Similarly, in 1954 the first ecclesiastical full moon after March 21 fell on Saturday, April 17. Thus, Easter was Sunday, April 18. The astronomical equinox also occurred on March 21. The next astronomical full moon occurred on April 18 at UT=5h. So in some places in the world Easter was on the same Sunday as the astronomical Full Moon.
For dates of Easter, see the Dates of Ash Wednesday and Easter Sunday service.
Computing the Date of Easter
The lunar cycles used by the ecclesiastical system are simple to program. The following algorithm will compute the date of Easter using the Gregorian Calendar.

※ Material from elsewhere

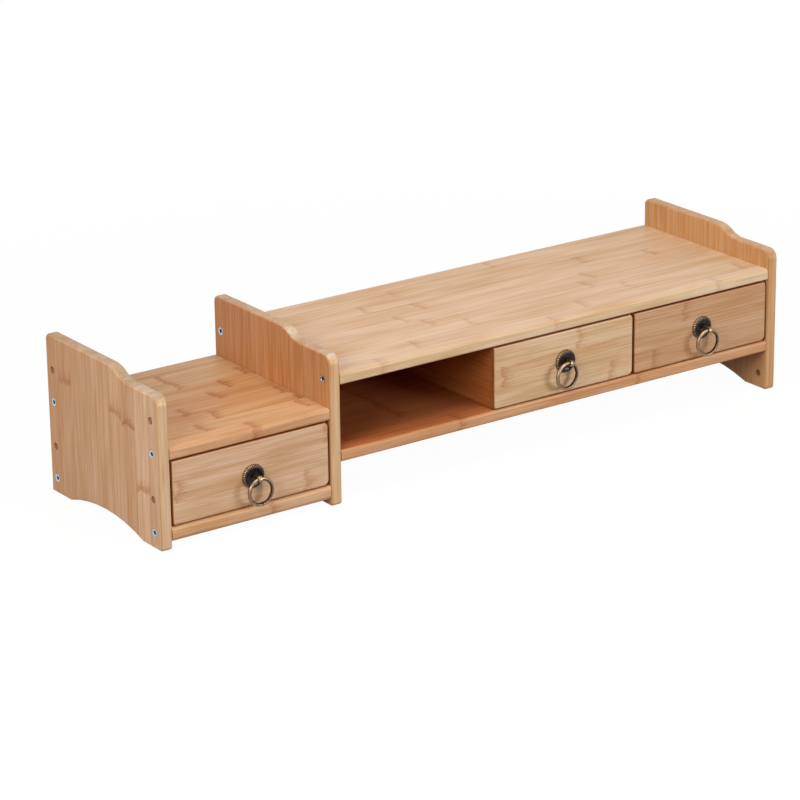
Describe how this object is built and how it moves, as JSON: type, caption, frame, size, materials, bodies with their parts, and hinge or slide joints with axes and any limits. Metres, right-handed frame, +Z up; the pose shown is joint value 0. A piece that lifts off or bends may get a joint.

The algorithm uses the year, y, to determine the month, m, and day, d, of Easter. The symbol * means multiply.
Please note the following: This is an integer calculation. All variables are integers and all remainders from division are dropped. For example, 7 divided by 3 is equal to 2 in integer arithmetic.
c = y / 100 n = y - 19 * ( y / 19 ) k = ( c - 17 ) / 25 i = c - c / 4 - ( c - k ) / 3 + 19 * n + 15 i = i - 30 * ( i / 30 ) i = i - ( i / 28 ) * ( 1 - ( i / 28 ) * ( 29 / ( i + 1 ) ) * ( ( 21 - n ) / 11 ) ) j = y + y / 4 + i + 2 - c + c / 4 j = j - 7 * ( j / 7 ) l = i - j m = 3 + ( l + 40 ) / 44 d = l + 28 - 31 * ( m / 4 )

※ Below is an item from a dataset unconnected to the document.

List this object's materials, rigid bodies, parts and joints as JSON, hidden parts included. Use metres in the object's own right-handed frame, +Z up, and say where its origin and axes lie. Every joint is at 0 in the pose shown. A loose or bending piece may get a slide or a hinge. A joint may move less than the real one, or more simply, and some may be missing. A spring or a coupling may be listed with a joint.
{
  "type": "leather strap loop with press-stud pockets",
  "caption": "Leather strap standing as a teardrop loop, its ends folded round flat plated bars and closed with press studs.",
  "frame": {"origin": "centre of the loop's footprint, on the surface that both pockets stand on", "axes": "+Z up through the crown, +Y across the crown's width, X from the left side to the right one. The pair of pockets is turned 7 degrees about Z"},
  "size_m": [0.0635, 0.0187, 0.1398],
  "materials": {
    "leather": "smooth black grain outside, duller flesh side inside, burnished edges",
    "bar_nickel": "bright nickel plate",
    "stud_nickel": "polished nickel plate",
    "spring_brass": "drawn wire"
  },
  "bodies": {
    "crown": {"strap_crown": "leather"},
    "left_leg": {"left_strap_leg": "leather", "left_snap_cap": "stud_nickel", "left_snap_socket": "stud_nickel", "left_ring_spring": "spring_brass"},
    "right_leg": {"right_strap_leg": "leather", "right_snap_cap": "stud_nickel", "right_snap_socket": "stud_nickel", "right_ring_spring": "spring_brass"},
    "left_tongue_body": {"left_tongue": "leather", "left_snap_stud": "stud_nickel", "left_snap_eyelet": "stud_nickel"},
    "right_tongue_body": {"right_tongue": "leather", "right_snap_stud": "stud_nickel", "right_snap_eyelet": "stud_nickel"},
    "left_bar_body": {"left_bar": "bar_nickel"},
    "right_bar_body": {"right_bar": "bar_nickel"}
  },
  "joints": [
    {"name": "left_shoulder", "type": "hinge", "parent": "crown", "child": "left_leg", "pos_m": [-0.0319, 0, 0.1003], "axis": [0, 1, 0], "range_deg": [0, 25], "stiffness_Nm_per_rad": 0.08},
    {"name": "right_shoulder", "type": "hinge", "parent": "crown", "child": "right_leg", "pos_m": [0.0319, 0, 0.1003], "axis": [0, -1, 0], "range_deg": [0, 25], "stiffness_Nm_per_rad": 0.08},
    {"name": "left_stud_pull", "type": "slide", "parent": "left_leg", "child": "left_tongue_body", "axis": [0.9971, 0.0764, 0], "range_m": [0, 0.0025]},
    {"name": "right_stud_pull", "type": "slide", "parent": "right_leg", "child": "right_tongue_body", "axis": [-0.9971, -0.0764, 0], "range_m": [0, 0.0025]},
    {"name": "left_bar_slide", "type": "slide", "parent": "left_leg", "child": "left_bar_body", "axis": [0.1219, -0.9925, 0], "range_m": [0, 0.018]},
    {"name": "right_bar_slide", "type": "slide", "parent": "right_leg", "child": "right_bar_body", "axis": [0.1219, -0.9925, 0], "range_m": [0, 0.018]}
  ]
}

For example, using the year 2010,
n=2010 - 19 x (2010/19) = 2010 - 19 x (105) = 15, [see note above regarding integer calculations]
etc. resulting in Easter on April 4, 2010.
The algorithm is due to J.-M. Oudin (1940) and is reprinted in Richards, E.G. 2012, "Calendars," Explanatory Supplement to the Astronomical Almanac, 3rd ed., S.E. Urban and P.K. Seidelmann eds., 600-601.
For further information on calendars, see Richards, E.G. 2012, "Calendars," from the Explanatory Supplement to the Astronomical Almanac, 3rd edition, S.E Urban and P.K. Seidelmann eds., (Mill Valley, CA: University Science Books), Chapter 15, pp. 585-624.